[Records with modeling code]
++++++++

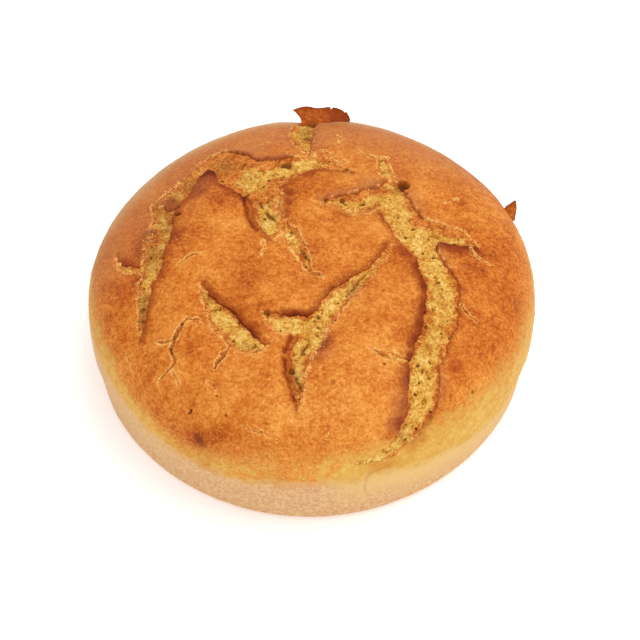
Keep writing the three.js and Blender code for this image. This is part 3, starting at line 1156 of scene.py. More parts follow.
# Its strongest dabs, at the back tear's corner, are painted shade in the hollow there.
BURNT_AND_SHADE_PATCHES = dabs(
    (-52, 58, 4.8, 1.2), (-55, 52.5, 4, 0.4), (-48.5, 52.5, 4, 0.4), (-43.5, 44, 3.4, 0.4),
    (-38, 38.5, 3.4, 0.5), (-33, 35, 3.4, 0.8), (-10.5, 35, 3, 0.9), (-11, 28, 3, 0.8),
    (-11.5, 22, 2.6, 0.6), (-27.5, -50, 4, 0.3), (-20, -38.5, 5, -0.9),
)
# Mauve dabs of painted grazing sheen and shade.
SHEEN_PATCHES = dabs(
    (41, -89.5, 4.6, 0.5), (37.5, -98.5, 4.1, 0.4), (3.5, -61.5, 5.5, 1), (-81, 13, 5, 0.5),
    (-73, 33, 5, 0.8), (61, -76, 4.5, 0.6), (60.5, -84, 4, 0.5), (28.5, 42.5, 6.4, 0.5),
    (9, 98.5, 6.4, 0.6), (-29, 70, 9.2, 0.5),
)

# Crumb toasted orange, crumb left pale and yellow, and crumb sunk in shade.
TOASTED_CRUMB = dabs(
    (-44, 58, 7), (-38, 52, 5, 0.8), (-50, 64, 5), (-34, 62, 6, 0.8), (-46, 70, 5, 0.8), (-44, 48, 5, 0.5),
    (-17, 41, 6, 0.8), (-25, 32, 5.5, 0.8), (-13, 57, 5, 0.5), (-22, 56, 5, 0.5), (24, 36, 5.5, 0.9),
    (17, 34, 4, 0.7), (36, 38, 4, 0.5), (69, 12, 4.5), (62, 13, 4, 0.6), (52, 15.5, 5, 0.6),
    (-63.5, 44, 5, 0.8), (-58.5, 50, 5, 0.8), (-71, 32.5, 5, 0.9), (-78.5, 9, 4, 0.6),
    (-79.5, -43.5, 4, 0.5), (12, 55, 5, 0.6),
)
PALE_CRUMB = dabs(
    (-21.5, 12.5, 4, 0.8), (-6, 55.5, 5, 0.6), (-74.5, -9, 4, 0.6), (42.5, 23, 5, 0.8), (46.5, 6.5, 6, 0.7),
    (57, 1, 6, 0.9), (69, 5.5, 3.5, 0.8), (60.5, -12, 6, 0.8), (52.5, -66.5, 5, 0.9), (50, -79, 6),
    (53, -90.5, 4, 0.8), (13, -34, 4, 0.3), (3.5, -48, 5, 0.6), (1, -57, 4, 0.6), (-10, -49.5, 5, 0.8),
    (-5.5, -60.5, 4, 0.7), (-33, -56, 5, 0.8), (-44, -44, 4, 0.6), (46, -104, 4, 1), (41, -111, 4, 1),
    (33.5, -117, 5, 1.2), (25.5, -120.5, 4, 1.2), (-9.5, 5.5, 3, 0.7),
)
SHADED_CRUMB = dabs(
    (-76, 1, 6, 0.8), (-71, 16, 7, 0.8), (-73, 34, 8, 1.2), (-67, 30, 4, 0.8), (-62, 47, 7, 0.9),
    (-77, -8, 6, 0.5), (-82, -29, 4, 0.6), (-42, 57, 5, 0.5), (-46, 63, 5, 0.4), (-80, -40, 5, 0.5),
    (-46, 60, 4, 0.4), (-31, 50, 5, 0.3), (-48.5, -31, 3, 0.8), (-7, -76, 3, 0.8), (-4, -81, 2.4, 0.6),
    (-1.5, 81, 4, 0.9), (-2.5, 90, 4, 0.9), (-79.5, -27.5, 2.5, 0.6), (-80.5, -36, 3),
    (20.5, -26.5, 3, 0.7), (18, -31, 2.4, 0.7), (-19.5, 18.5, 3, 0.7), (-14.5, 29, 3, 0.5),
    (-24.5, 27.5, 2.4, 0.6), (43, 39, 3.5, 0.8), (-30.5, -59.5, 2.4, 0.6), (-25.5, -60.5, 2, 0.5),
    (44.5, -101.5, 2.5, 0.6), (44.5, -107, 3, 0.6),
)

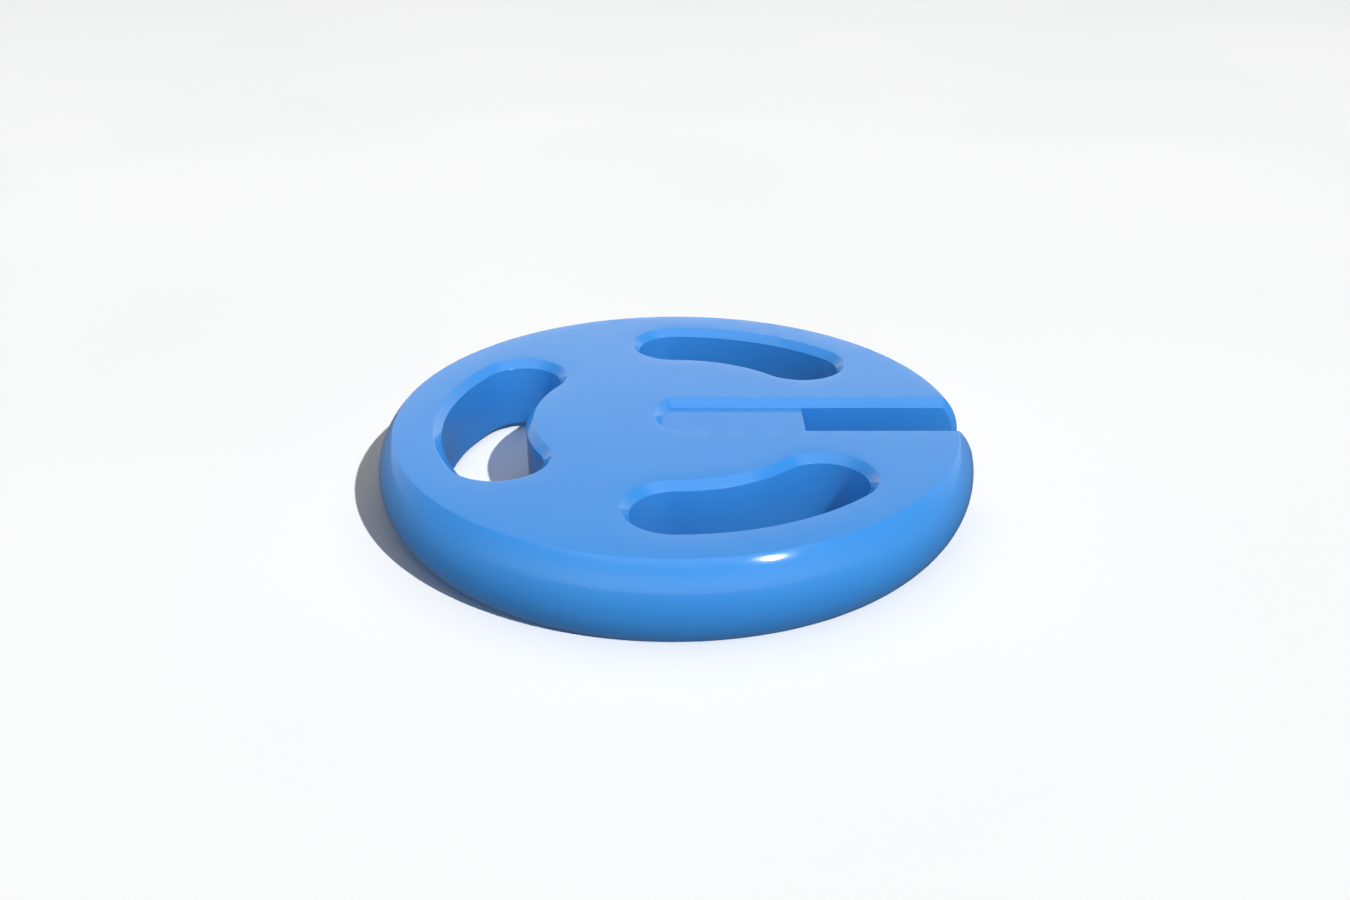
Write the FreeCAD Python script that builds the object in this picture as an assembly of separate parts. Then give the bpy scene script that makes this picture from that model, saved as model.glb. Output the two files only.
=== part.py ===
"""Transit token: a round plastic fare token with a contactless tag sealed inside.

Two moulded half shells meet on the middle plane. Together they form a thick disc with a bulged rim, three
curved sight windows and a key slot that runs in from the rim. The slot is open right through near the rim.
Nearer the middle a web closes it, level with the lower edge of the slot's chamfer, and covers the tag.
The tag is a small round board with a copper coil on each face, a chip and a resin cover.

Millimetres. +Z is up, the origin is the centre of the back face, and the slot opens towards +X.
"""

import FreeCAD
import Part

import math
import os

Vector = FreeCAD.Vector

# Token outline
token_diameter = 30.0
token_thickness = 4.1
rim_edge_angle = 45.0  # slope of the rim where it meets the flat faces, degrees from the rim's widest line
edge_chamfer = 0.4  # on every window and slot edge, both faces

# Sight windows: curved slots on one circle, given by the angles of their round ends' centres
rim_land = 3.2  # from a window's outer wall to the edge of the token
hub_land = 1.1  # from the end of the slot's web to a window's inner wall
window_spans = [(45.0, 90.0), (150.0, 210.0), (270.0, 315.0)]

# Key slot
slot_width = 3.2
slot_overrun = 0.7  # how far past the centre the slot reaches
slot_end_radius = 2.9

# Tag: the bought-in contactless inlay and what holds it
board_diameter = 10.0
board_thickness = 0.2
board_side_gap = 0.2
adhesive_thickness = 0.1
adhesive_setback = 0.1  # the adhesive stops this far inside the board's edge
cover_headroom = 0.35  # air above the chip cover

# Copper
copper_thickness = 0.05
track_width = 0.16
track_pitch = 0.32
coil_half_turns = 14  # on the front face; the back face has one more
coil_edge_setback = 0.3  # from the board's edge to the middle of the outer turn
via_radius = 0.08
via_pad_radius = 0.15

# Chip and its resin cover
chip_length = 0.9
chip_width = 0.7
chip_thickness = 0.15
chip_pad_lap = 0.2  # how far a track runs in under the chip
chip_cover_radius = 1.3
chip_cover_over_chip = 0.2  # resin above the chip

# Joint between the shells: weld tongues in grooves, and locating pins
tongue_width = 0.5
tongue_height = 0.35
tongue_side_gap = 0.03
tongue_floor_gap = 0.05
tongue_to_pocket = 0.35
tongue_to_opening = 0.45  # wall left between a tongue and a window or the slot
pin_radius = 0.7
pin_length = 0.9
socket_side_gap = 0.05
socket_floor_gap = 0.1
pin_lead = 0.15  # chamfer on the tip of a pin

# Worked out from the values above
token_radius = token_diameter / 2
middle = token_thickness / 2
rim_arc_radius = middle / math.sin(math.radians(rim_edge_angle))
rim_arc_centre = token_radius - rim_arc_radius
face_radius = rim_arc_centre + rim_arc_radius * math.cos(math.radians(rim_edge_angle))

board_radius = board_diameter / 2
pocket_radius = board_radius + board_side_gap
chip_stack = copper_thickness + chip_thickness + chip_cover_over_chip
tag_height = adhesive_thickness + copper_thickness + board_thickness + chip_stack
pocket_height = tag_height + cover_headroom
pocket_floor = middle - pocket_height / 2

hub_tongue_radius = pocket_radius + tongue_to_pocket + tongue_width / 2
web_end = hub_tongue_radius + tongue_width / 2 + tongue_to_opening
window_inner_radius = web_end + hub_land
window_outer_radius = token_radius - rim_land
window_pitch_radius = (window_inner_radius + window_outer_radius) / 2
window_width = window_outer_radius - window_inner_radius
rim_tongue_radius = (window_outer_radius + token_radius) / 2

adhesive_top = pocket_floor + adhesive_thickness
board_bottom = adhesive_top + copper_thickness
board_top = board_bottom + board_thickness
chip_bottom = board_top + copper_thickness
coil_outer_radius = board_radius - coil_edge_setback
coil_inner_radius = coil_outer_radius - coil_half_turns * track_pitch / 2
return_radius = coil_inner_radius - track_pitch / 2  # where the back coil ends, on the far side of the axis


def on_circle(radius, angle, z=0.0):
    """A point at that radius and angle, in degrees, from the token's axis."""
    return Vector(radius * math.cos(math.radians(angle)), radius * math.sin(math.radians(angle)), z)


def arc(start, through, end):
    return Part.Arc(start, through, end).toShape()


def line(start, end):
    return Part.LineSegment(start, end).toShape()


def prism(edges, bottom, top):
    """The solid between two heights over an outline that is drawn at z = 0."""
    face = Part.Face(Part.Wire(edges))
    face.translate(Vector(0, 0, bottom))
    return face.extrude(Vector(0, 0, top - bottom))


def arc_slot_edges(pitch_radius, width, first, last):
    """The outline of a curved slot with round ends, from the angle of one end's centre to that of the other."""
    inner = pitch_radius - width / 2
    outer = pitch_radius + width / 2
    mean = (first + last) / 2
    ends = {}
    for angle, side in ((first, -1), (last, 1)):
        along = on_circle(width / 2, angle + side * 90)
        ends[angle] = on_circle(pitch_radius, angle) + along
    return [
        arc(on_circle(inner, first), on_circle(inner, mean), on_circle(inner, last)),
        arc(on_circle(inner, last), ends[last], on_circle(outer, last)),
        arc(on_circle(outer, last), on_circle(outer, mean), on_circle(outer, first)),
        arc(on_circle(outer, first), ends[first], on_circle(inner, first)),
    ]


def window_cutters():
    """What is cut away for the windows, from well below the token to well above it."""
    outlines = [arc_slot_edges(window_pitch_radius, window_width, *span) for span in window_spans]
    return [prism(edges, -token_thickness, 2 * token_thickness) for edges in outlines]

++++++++

From the entries above, give again exactly the lines running from the line with "Write the FreeCAD" to the line with "tag sealed inside."; include both of those lines.

Write the FreeCAD Python script that builds the object in this picture as an assembly of separate parts. Then give the bpy scene script that makes this picture from that model, saved as model.glb. Output the two files only.
=== part.py ===
"""Transit token: a round plastic fare token with a contactless tag sealed inside.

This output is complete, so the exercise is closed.